The Founder Institute’s First Canadian Cohort Graduates in Montreal

The first cohort to graduate from international startup accelerator The Founder Institute’s Montreal chapter celebrated their accomplishment on Friday.

Twelve entrepreneurs successfully completed the program out of the 45 who started it and out of the almost 400 people applied to participate in The Founder Institute’s first session in Canada.

“We kick a lot of asses,” says Sergio Escobar, a co-founder of the Montreal chapter. He says the program is designed to be gruelling to weed out those who aren’t ready to be startup entrepreneurs. “If they succeed here, they have the skills to succeed in the real world.”

The program focuses on early-stage companies, helping entrepreneurs develop their ideas into business plans and getting them read to launch.

“It’s very different from Founder Fuel” and other Montreal-based accelerators, says LP Maurice, the chapter’s other co-founder. Participants “don’t necessarily have an idea,” or don’t have a well developed idea, he says; they’re usually working for someone else when they join the program.

By they end, they’re expected to quit their day jobs and “make it a real company, not just a business plan,” says Maurice, who is also the co-founder and CEO of Busbud.

First started in Silicon Valley in 2009, The Founder Institute is now active in over 60 cities in 33 countries and has seen graduates start over 1,185 companies. The program boasts an impressive success rate, with 89.5 per cent of graduate companies still operating and over 40 per cent receiving funding.

“The goal of the program is to flip the failure rate,” says Maurice.

His colleague Escobar says the program is “globalizing silicon valley.”

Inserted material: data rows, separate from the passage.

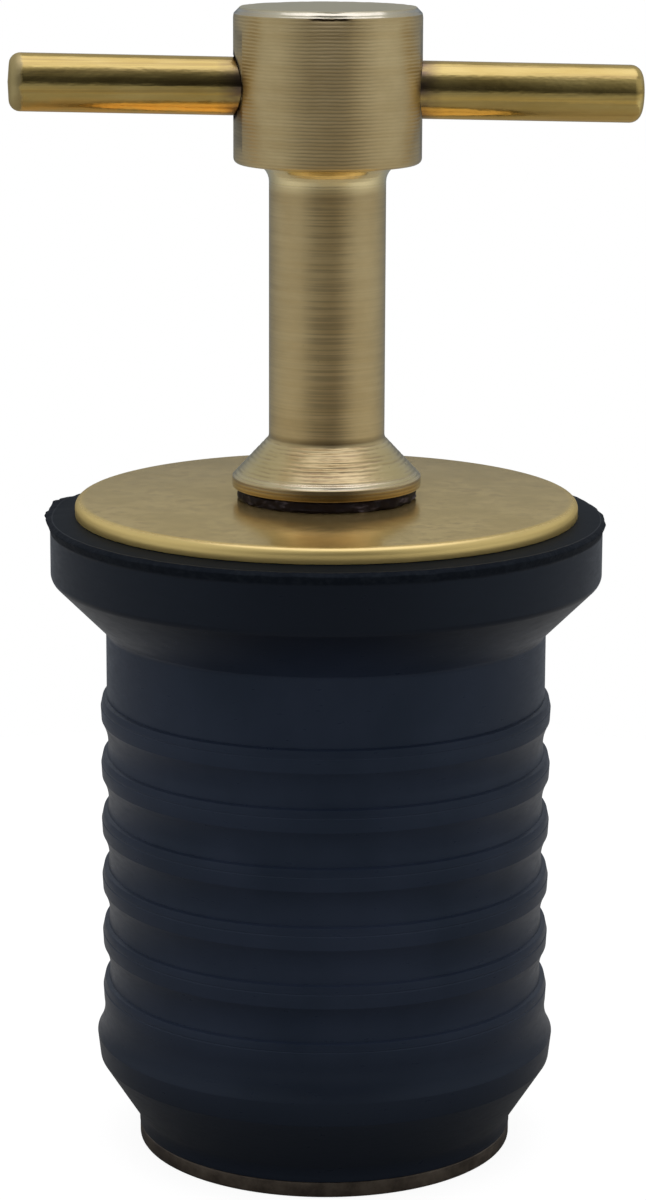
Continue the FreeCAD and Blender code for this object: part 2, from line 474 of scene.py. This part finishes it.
def footed_brass(tree, zone, mark, aside, middle, brass):
    """Brass with a flare painted yellow at its sides as a painted reflection, scoring darkest in front as
    painted shade, and painted shade in the crease at the shank and on the front of the foot's rim.
    """
    # The flare's yellow sides are a painted reflection
    side_reflection = product(tree, zone["flare"], faded(tree, aside, 1.4, 3.6, 0.0, 0.6))
    side_reflected = blend(tree, side_reflection, brass, (0.6, 0.48, 0.21))
    # Scoring on the flare, strongest in front: real scoring with painted shade
    scores_and_shade = product(tree, zone["flare"], mark["valley"], ramp(tree, mark["rip"], 0.42, 0.6, 0.0, 0.8),
                     within(tree, middle, 0.35, 1.0))
    scored_rim = product(tree, zone["foot_rim"], within(tree, mark["valley"], 0.25, 0.75))
    scored_and_shaded = blend(tree, largest(tree, scores_and_shade, scored_rim), side_reflected, (0.38, 0.24, 0.13))
    # Painted shade in the crease at the shank and on the foot's rim, in front as the camera sees it
    shaded = product(tree, largest(tree, zone["crease"], zone["foot_rim"]), middle, 0.7)
    return blend(tree, shaded, scored_and_shaded, (0.2, 0.13, 0.05))


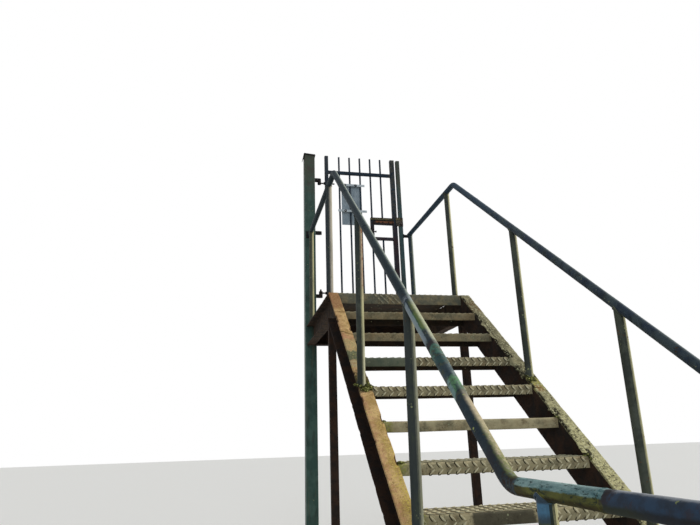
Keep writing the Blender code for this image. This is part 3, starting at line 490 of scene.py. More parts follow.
# The right one grows paler and more lichened down the flight, with bright yellow at the third post's foot
def rightChannelZones(f, look):
    wander = f.wander(0.5, 20, 5, 0.65)
    low = f.below(f.y + wander, -0.25, 0.45)
    crust = f.specks(0.40, 0.56, 95, 5, 0.75)
    f.lay(low * crust * 0.85, f.tones("#b3ad78", "#e2deae", 50, 4, 0.7), 0.92, 0.9)
    bright = f.between(f.y + wander * 0.12, 0.17, 0.26, 0.02) * crust
    f.lay(bright * 0.85, "#a8a24e", 0.92, 0.9)
    out = f.mark("out")
    rim = f.band(out + wander * 0.3, 0.84, 1.0) * f.specks(0.38, 0.54, 60, 5, 0.75)
    f.lay(rim * 0.6, "#bdb99b", 0.9, 0.7)
    brown = f.between(f.y + wander * 0.1, 0.86, 1.02, 0.02) * f.specks(0.42, 0.60, 36, 5, 0.7)
    f.lay(brown * 0.7, "#5f4327", 0.88, 0.4)
    slit = f.between(out + f.wander(0.25, 50, 4, 0.7) - f.y * 1.65, -0.935, -0.880, 0.008)
    f.lay(slit * f.between(f.y, 0.575, 0.765, 0.01) * 0.95, "#15130e", 0.95, -0.9)
    shade = f.between(f.y + wander * 0.15, 0.245, 0.345, 0.012) * f.specks(0.40, 0.52, 70, 5, 0.75)
    f.lay(shade * 0.85, "#26241a", 0.95, 0.2)
    spot = f.between(f.y + wander * 0.06, 0.150, 0.195, 0.008)
    f.lay(spot * f.between(out + wander * 0.3, 0.15, 0.75, 0.08) * 0.7, "#86663f", 0.9, 0.5)
    holes = f.specks(0.58, 0.61, 46, 4, 0.75, 0.8) * f.below(f.y, 0.1, 0.4)
    f.lay(holes * 0.9, "#2a251c", 0.9, -0.4)
    for at, half, inner, outer in ((0.020, 0.022, 0.02, 0.42), (-0.215, 0.020, 0.05, 0.38),
                                   (0.440, 0.030, -0.2, 0.30)):
        hole = f.between(f.y + wander * 0.04, at - half, at + half, 0.006)
        f.lay(hole * f.between(out + wander * 0.3, inner, outer, 0.05) * 0.9, "#1e1b14", 0.95, -0.8)
    channelZones(f, look)


# The left one: yellow lichen on the inner half further down, grey, green and rosy patches above the third
# post's foot, where the green is partly a painted shadow of the post and partly lichen, a dark crust across
# the foot that is mostly a painted shadow, dark speckles and pale ones, and browner at its head
def leftChannelZones(f, look):
    out = f.mark("out")
    wander = f.noise(24, 5, 0.65)
    low = f.below(f.y + wander * 0.5, -0.10, 0.45)
    inner = f.below(out + wander * 0.6, 0.45, 1.15)
    crust = f.specks(0.40, 0.62, 110, 6, 0.8)
    f.lay(low * (inner * crust * 0.85 + crust * 0.15), f.mix(crust, "#a4923f", "#cab65a"), 0.92, 0.9)
    pink = f.band(out + wander * 0.5, 0.70, 1.05) * f.specks(0.40, 0.6, 60, 4, 0.7)
    f.lay(pink * 0.55, "#b07f66", 0.85, 0.4)
    chipped = f.specks(0.60, 0.64, 70, 6, 0.8, 0.6)
    f.lay(chipped * 0.7, "#5d4028", 0.9, 0.0)
    along = f.y + (wander - 0.5) * 0.10
    grey = f.between(along, 0.45, 0.57, 0.012) * f.specks(0.36, 0.54, 70, 5, 0.7)
    f.lay(grey * 0.7, "#938c66", 0.9, 0.6)
    f.lay(f.between(along, 0.562, 0.612, 0.012) * 0.50, "#a9735c", 0.85, 0.4)
    # Dark teal-green across the flange: partly a painted shadow of the third post, partly lichen
    f.lay(f.between(along, 0.395, 0.460, 0.008) * 0.85, f.tones("#34504a", "#5d6b4a", 60, 5, 0.7), 0.9, 0.7)
    dry = f.between(along, 0.345, 0.392, 0.008) * f.specks(0.38, 0.52, 80, 5, 0.7)
    f.lay(dry * 0.75, "#b3ab86", 0.9, 0.7)
    head = f.band(f.y + (wander - 0.5) * 0.12, 0.84, 0.92)
    f.lay(head * 0.75, "#845d42", 0.85, 0.4)
    f.lay(f.specks(0.54, 0.64, 115, 5, 0.8) * 0.60, "#715634", 0.9, 0.2)
    f.lay(f.specks(0.55, 0.65, 95, 5, 0.8, 0.3) * 0.55, "#dfc88f", 0.9, 0.7)
    seam = f.between(f.y + f.wander(0.03, 40, 3, 0.6), 0.838, 0.844, 0.003)
    f.lay(seam * 0.6, "#5c4129", 0.9, -0.2)
    crack = f.between(f.y + f.wander(0.035, 40, 3, 0.6) - out * 0.03, 0.612, 0.618, 0.0015)
    f.lay(crack * 0.95, "#24170f", 0.95, -0.8)
    # Dark green-black crust across the flange at the third post's foot: mostly a painted shadow
    foot = f.between(along, 0.165, 0.300, 0.012) * f.specks(0.34, 0.48, 60, 5, 0.7)
    f.lay(foot * 0.9, f.tones("#1d1f15", "#4c4f2c", 90, 4, 0.7), 0.95, 0.8)
    channelZones(f, look)


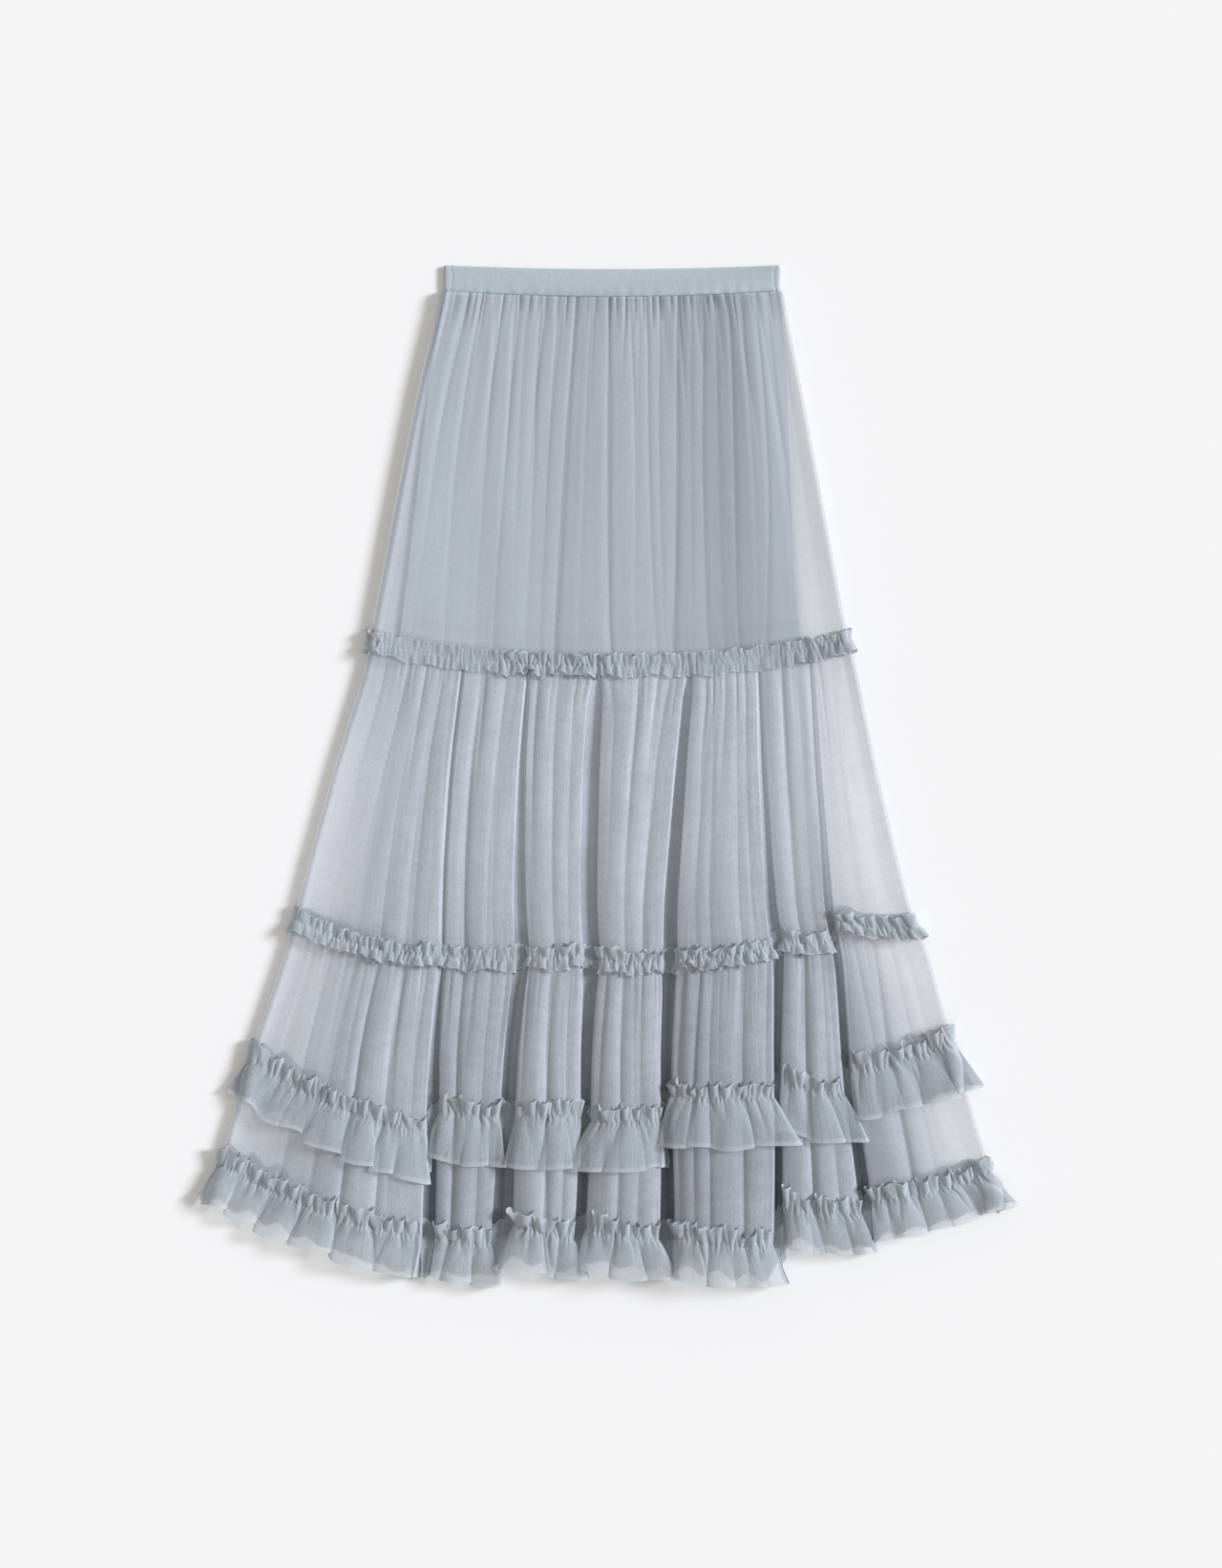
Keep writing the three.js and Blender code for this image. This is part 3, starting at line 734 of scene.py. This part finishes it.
def waistband():
    x, z, out_x, out_z = band_path()
    across = np.clip((2 * (x - BAND_LEFT)) / (BAND_RIGHT - BAND_LEFT) - 1, -1, 1)
    top = BAND_TOP_DIP * (1 - across ** 2)
    bottom = BAND_HEIGHT + BAND_BOTTOM_DIP * (1 - across ** 2)
    turn = np.linspace(0, 2 * math.pi, BAND_SECTION, endpoint=False)
    down = 0.5 - 0.5 * np.sign(np.cos(turn)) * np.abs(np.cos(turn)) ** 0.45
    thick = np.sign(np.sin(turn)) * np.abs(np.sin(turn)) ** 0.3
    down, thick = down[:, None], thick[:, None]
    drop = mix(top, bottom, down)
    lean = 3.0 * (down - 0.5) ** 2 * 4 - 1.5
    on_front = (out_z > 0.5) & (thick > 0)
    seam = np.minimum(np.abs(x - BAND_SEAM_LEFT + lean), np.abs(x - BAND_SEAM_RIGHT - lean))
    groove = np.exp(-(seam / 0.7) ** 2) * on_front
    # A bright line beside each side seam: painted highlight
    seam_highlight = np.exp(-((seam - 1.5) / 0.7) ** 2) * on_front
    pucker = 0.25 * waves(x / 3.2, down * 2, 5) * smooth((down - 0.55) / 0.4)
    half = BAND_WALL / 2 * thick + np.sign(thick) * pucker - 0.5 * groove
    points = np.stack([x + out_x * half, -drop + 0 * half, z + out_z * half], axis=-1)
    # Shade paint: painted shade in the side seams' grooves, uneven tone, and darker towards the band's
    # lower edge
    shade = 0.10 + 0.5 * groove + 0.12 * waves(x / 40, down * 3, 6) + 0.25 * smooth((down - 0.9) / 0.1)
    paint = paint_grid(1.0, shade, 0.6 * seam_highlight)
    cloth = np.stack(np.broadcast_arrays(x, drop + 40 * (thick < 0)), axis=-1)
    count = points.shape[1]
    faces = grid_faces(BAND_SECTION + 1, count) % (BAND_SECTION * count)
    obj = make_mesh("waistband", points, faces[:, ::-1], paint, cloth, BAND)
    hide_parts("waistband_front", "waistband_back")
    return obj


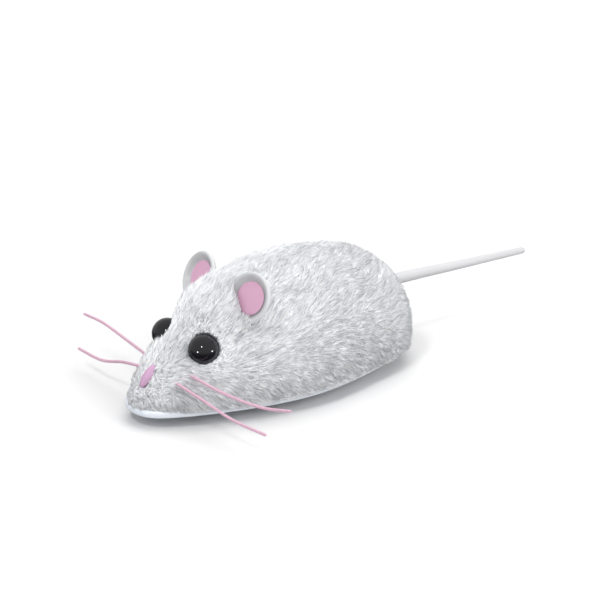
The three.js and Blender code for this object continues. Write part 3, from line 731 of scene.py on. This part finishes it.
with_thickness(skin, BACKING_THICKNESS)
holes = bmesh.new()
for centre, radius in EYES.values():
    ball = Matrix.Translation(centre)
    bmesh.ops.create_uvsphere(
        holes, u_segments=32, v_segments=20, radius=radius + 0.15 * mm, matrix=ball
    )
for middle, facing in EARS.values():
    middle, facing = Vector(middle), Vector(facing)
    add_rod(holes, EAR_REACH + 0.15 * mm, middle - facing * 1.8 * mm, middle + facing * 1.2 * mm, 48)
add_rod(holes, 2.5 * mm, (key_low.x, *key_axis), (-15 * mm, *key_axis))
add_rod(holes, TAIL_HOLE, (0, 15 * mm, TAIL_HEIGHT), (0, 30 * mm, TAIL_HEIGHT))
nose_hole = [Vector(nose_tip) + Vector((0, step, -step)) * mm for step in (-2, 4)]
add_rod(holes, 1.1 * mm, *nose_hole)
backing_cloth = Finish("backing_cloth")
knit = backing_cloth.node(
    "TexWave",
    {"wave_type": "BANDS", "bands_direction": "Z"},
    {"Vector": backing_cloth.place(), "Scale": 420, "Distortion": 3, "Detail": 2, "Detail Scale": 4},
    "Fac",
)
fluff = knit * 0.5 + backing_cloth.noise(900) * 0.5
# painted shade: the backing is coloured grey, darker than the white pile, for the shade deep under the
# strands; its knit bands and fluff are its own pattern
backing_cloth.surface(
    Base_Color=backing_cloth.colour(fluff, (0.60, 0.61, 0.64), (0.78, 0.79, 0.82)),
    Roughness=0.95,
    Normal=backing_cloth.bump(knit, 0.15 * mm, 0.6),
)
backing = finished_piece(
    "plush_backing", cut_away(skin, holes), backing_cloth.material, "mouse", ["fur_cover"]
)

# ---- Body shell ---------------------------------------------------------------------------------
# A thin dome of off-white polystyrene under the cover, with sockets for the eyes and four bosses
# for the screws that come up through the plate.


def dress(material, *names):
    """Puts a material on frame pieces that stay as they are."""
    for name in names:
        for slot in nodes[name].material_slots:
            slot.material = material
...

“We have been incubating startups here with the wrong mindset,” he says. The Founder Institute’s program is designed to create sustainable companies that “solve a real need,” and have a strong value proposition.

“We’re not using any kind of magic recipe,” says Escobar instead it’s about launching a product and validating it.

“What we want to avoid is procrastination,” he says. “Those excuses are stopping us from starting a successful company.”
The program skews older than that tech startup founder stereotype, the average age in the Montreal cohort was 31, says Escobar.

“Between the age of 30 to 40 is the best time to start a company,” he says. Because older people have more responsibilities, he says they’re more likely to persevere. “For young people it’s a game.” He says many of the participants also have ideas that are directly related to solving problems they experienced in their previous jobs.

Of the 12 entrepreneurs to graduate, three were singled out for special recognition:

Julien Denaes who has developed a password-less “identity platform for cloud services” called Loggr which will allow people to log-in to cloud-based business applications by scanning a QR code with their smartphones. He says password-related issues are the most common issues dealt with by help desks, costing companies millions.

Mazen Elbawab, whose company Heddoko is developing a sensor-equipped “smart compression suit,” that will help people move better while playing sports and give ordinary people the type of information elite athletes get through motion-capture.
The company aims to start with yoga and cross fitness before moving on to sports like golf.

Francois Poirier, the founder of MakerBloks, toy blocks that allow children to create electric circuits and which will be integrated with an iPad app.
“Parents want their children to succeed but out society isn’t built on wooden blocks, it’s build on electric circuits,” Poirier says.

Also graduating were:

  • Chris Hendricks, a former dating coach whose Anniversary Co. has already started selling anniversary gifts online and is aiming for a “sweet spot” – higher priced than Etsy but lower than fine jewellery.
  • Elyes Ben M’rad whose company Fidelizr aims to replace punch cards for small businesses with a digital loyalty program that’s currently being tested by six Montreal coffee shops and aims to be in 20 by the end of the month.
  • Hadi Mazloum, who wants to make it easier for clinical trials to find participants with Curebox.
  • Kaelan Desilets Langelier, whose Grape Mate app provides wine recommendations based on what the user is eating and their personalized preferences.
  • Sacha Ferrari Apollon, whose Billifyme automatically extracts information from emailed invoices and plugs it into spreadsheets.
  • Sophie Schwartz, who has created an comic strip-based messaging app called hugamy which is aimed at children and mothers.
  • Vanessa Cherenfant who wants to make it easier for wealthy young people to plan “experiential luxury travel” with Elysia.
  • Victor Gomez who is developing a visual search app called Ventana, that uses Slyce technology to make finding – and purchasing – women’s clothes easier.
  • Yrina Janvier, who is launching an ecommerce site selling “ethical handmade accessories” from Haiti called Zafè.

The Founder Institute’s next Montreal cohort is scheduled to start in six months while the first session at its second Canadian chapter, in Toronto, is ongoing.